** Records shown **
········
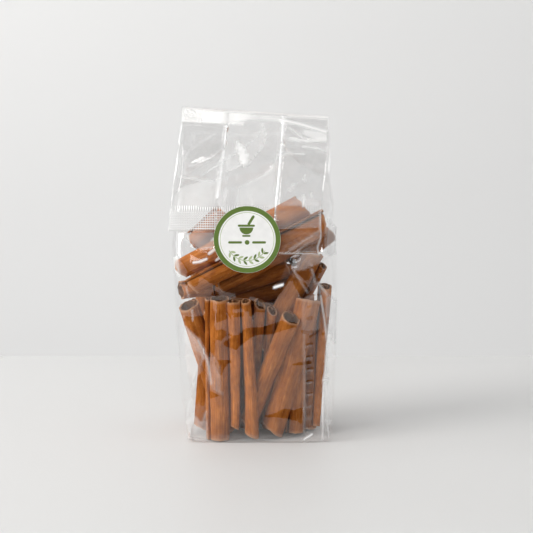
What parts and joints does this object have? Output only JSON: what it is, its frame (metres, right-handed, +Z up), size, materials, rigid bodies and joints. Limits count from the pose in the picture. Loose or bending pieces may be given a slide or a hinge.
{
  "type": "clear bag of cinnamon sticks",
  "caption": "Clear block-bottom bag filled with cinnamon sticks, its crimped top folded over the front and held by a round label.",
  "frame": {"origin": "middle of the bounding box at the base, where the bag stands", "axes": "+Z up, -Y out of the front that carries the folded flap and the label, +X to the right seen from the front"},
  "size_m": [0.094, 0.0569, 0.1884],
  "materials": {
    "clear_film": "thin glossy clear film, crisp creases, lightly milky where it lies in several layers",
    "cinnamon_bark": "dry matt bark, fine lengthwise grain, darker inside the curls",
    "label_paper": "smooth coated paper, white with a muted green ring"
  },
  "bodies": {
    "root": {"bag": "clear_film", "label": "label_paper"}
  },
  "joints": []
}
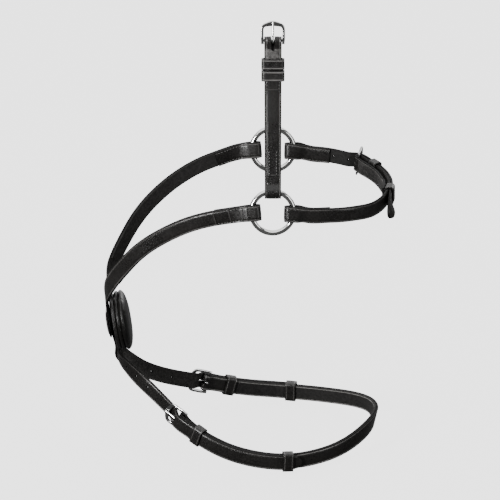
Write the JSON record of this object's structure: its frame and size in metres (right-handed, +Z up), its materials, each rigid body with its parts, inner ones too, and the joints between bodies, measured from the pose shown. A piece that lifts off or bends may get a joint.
········
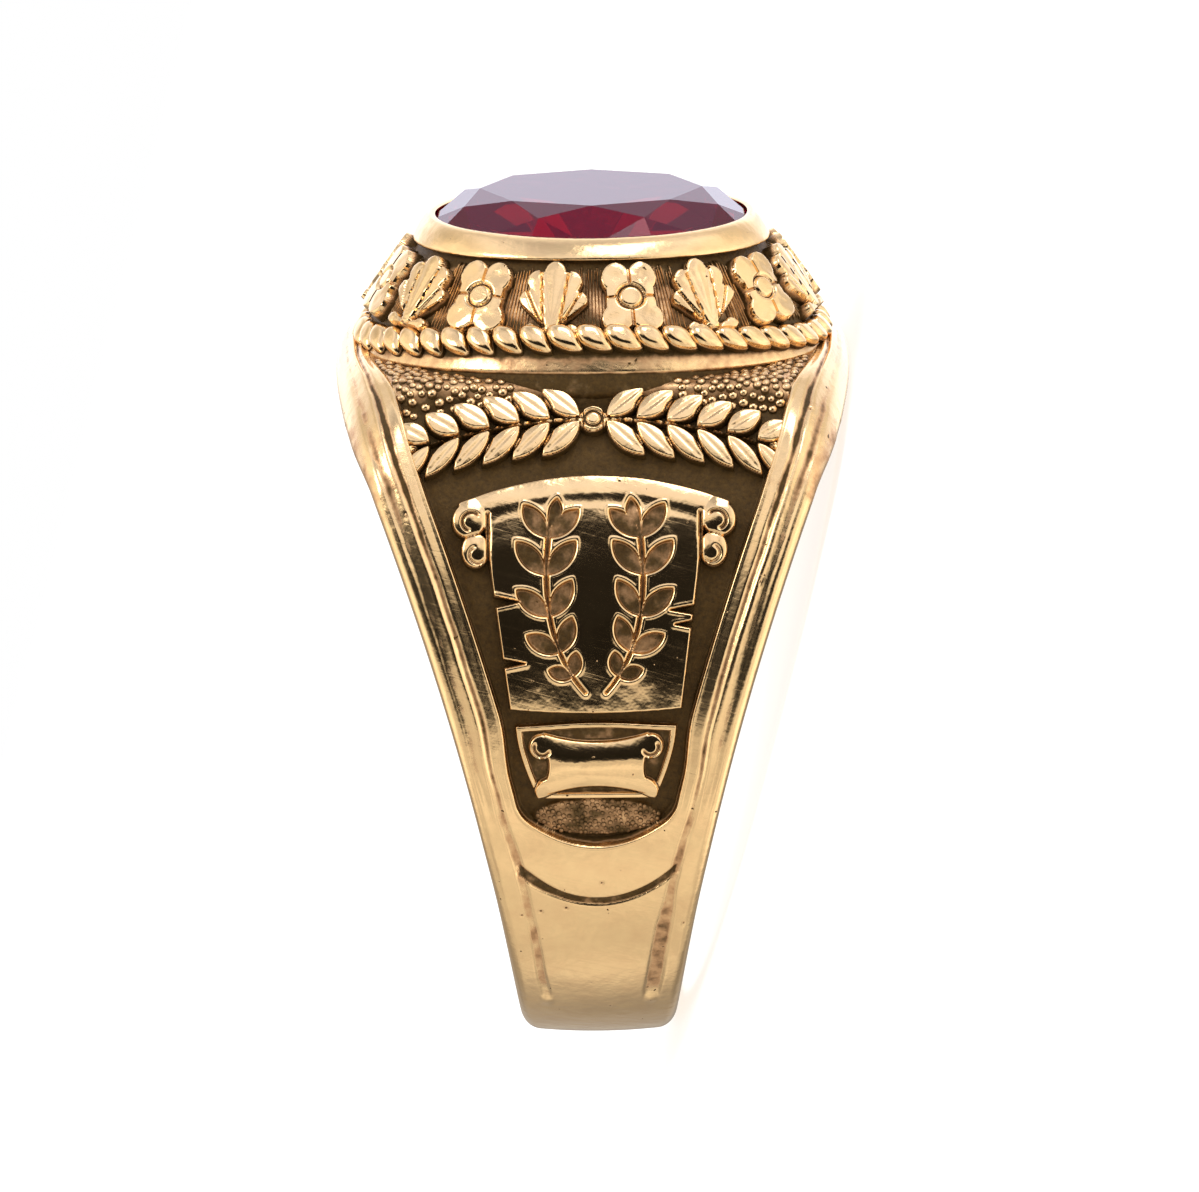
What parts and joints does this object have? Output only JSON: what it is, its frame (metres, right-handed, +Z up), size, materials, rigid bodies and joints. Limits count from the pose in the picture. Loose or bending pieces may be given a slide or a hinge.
········
** Problem details **
Scan the entries above. Copy each line that has the string "with".

** The reply **
  "caption": "Clear block-bottom bag filled with cinnamon sticks, its crimped top folded over the front and held by a round label.",
    "label_paper": "smooth coated paper, white with a muted green ring"
Write the JSON record of this object's structure: its frame and size in metres (right-handed, +Z up), its materials, each rigid body with its parts, inner ones too, and the joints between bodies, measured from the pose shown. A piece that lifts off or bends may get a joint.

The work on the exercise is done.